Demarcating exile film is indeed crucial, as it allows us to identify the possible contributions and influences of the émigrés on the film industry in the host country, be it France, the Netherlands, or the United States. Hence Horak rightly claims that ‘exile film must be embedded in film history as a chapter that runs parallel to that of the Third Reich’ (Horak in Jacobsen, Kaes, Prinzler 1993: 102), for, as he makes clear, ‘for a lot of German film-makers of the 1960s, the real German film history was not defined by fathers tainted by the Third Reich, but by émigrés like Fritz Lang and Lotte Eisner’ (Horak in Jacobsen, Kaes, Prinzler 1993: 102). Examples in support of Horak might include Werner Herzog’s friendship with Lotte Eisner and his remake of Murnau’s Nosferatu (Prana-Film Gmbh, Germany 1921; Werner Herzog Filmproduktion/ ZDF/ Gaumont International S.A.,W-Germany 1979); Schlöndorffs acceptance speech at the Academy Awards in 1980, in which he thanked Fritz Lang in particular; or Douglas Sirk’s influence on R.W. Fassbinder. Horak himself mentions several similar examples, including genres in which the émigrés had already excelled during their Weimar period and which were imported into the host country, one of them being the Kostümfilm, 16or its subgenre, the biography film or biopic.
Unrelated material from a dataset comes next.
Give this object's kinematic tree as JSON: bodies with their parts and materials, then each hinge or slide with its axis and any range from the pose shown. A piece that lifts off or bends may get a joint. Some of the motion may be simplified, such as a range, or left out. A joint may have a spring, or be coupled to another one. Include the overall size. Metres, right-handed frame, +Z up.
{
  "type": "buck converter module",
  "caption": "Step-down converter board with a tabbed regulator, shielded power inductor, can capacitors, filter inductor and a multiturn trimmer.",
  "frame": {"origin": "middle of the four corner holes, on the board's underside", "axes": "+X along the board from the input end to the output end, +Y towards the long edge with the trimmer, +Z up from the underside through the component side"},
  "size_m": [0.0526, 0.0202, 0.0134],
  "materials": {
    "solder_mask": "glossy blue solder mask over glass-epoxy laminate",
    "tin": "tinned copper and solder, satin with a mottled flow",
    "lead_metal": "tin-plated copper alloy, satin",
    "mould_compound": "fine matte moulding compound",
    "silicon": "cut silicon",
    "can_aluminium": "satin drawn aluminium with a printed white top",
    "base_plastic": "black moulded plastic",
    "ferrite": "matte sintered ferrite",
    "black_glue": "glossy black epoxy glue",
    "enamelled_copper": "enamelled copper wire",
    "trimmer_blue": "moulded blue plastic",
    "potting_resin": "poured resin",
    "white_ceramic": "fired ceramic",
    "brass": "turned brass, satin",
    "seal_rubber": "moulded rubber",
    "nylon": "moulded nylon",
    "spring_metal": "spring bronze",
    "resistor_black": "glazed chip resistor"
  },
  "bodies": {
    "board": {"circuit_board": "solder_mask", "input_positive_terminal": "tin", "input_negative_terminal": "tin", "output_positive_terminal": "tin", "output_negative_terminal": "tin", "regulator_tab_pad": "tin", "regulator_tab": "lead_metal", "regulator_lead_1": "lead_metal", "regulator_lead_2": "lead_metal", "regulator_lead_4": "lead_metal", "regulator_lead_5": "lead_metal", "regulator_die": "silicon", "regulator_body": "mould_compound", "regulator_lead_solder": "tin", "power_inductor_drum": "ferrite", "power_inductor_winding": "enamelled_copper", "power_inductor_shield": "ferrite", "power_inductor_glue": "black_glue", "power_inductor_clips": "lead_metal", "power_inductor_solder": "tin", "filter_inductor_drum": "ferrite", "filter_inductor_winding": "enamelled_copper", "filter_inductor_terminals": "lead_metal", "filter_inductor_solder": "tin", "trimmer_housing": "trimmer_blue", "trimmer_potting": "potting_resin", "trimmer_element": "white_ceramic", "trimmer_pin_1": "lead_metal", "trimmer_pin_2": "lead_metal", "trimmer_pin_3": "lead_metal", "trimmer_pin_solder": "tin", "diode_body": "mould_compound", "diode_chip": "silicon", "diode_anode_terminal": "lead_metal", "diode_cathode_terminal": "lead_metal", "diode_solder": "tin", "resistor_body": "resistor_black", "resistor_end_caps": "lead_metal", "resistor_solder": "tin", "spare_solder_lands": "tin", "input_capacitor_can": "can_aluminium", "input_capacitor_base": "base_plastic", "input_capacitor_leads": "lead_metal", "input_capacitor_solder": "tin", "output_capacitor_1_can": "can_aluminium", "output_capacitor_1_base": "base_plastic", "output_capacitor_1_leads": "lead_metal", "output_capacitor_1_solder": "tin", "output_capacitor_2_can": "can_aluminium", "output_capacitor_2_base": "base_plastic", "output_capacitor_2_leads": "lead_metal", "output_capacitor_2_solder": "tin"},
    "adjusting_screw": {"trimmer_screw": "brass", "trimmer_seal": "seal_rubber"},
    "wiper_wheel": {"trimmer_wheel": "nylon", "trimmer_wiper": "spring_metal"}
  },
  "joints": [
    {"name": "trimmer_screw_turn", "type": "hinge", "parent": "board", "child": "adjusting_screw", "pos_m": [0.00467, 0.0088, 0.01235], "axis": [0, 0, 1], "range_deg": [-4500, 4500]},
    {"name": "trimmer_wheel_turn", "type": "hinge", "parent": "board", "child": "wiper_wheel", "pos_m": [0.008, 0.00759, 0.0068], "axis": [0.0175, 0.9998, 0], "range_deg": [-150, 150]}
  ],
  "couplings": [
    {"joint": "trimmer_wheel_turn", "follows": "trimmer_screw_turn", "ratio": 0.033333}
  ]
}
Moreover, the fact that a number of American films were based on German plays by émigré authors, e.g. Carl Zuckmayer’s Der Hauptmann von Köpenick, which was released as I Was A Criminal (John Hall Productions, USA 1945) in the USA in 1945, and involved a host of émigré-contributors, among others, Alfred Bassermann (male lead), Richard Oswald, the director, remaking his own Berlin production from 1931, Albrecht Joseph (screenplay), also proves Horak’s claim that exile film and the film of Third Reich cannot be separated. Horak explains, ‘for the exiled film-artists, exile film, like exile literature and exile journalism, was a continuation of the democratic traditions of German culture, such as they were prior to Hitler’s rise to power’ (Horak in Jacobsen, Kaes, Prinzler 1993: 102): democratic traditions which also found their expression in charitable organisations such as the EFF, which granted support for émigré film artists from all walks of life.

In ‘Three Smart Guys’, written in collaboration with Helmut G. Asper (In: Film Criticism, Vol. XI, nr.2, 1999), Horak further develops his comments on genre in exile film, here in relation to musical comedy. The title of the article refers to the first of a string of films by émigré-director Henry Koster, starring Deanna Durbin, Three Smart Girls (Universal Pictures, USA 1936). Like all of the film’s sequels, it was produced by émigré Joe Pasternak. The financial success of Three Smart Girls gave Koster and Pasternak enough clout to get their studio, Universal, to send for their collaborator, the screenwriter Felix Jackson, who was still in need of a visa.

When Horak and Asper wrote their article, Horak was head of the archives at Universal Studios, and thus had unrestricted access to the studio’s archives and records. Horak and Asper convincingly show how ‘three refugees from Adolf Hitler’s Germany [Henry Koster, Joe Pasternak, Felix Jackson] adapted themselves to the working methods of the studio system, while at the same time bringing to bear their European heritage. In doing so, they not only influenced briefly the formation of a major American film genre, the musical comedy, through the discovery and nurturing of a young star [Deanna Durbin], but in the process also literally saved a major Hollywood studio, Universal, from certain bankruptcy’ (Asper & Horak 1999: 135). Asper and Horak draw interesting parallels between the light, musical comedies Koster, Pasternak and Jackson had made in Europe and their subsequent Deanna Durbin musicals at Universal, showing that the latter were a continuation of the former, the only significant difference being that their star had now changed as the primary stars of their European output, Dolly Haas and Francisca Gaal, were now replaced by Deanna Durbin. The article also illustrates compellingly how the blueprint of Koster, Pasternak, and Jackson, since it had proven so profitable, was emulated by studios such as MGM. For all we know, the MGM musicals of the 1940a and 50s would not have been the same without the influence those three émigrés had on Hollywood’s film industry.

As many émigrés were still alive when Horak first embarked on exile research, he was able to rely on first-hand accounts. These oral histories, as we have seen, were Horak’s initial contribution to the field. Also, by shifting the focus away from the émigrés themselves to their creative output, he opened our eyes to the mark they left on the film industries of their host countries. Horak was also the first to clearly define exile film, thus narrowing the area of investigation from a plethora of films to which a number of émigrés contributed in varying degrees, to those films in which the input of the émigrés is distinctly discernible. In addition, he redefined the concept of national cinema, concluding that in the light of the substantial émigré contribution, the boundaries and the definition of German national cinema become blurred and thus are open for debate. Lastly, by looking at the contribution of cinematographers to (exile) film, Horak opened the field of vision beyond directors, screenwriters and actors to below-the-line personnel.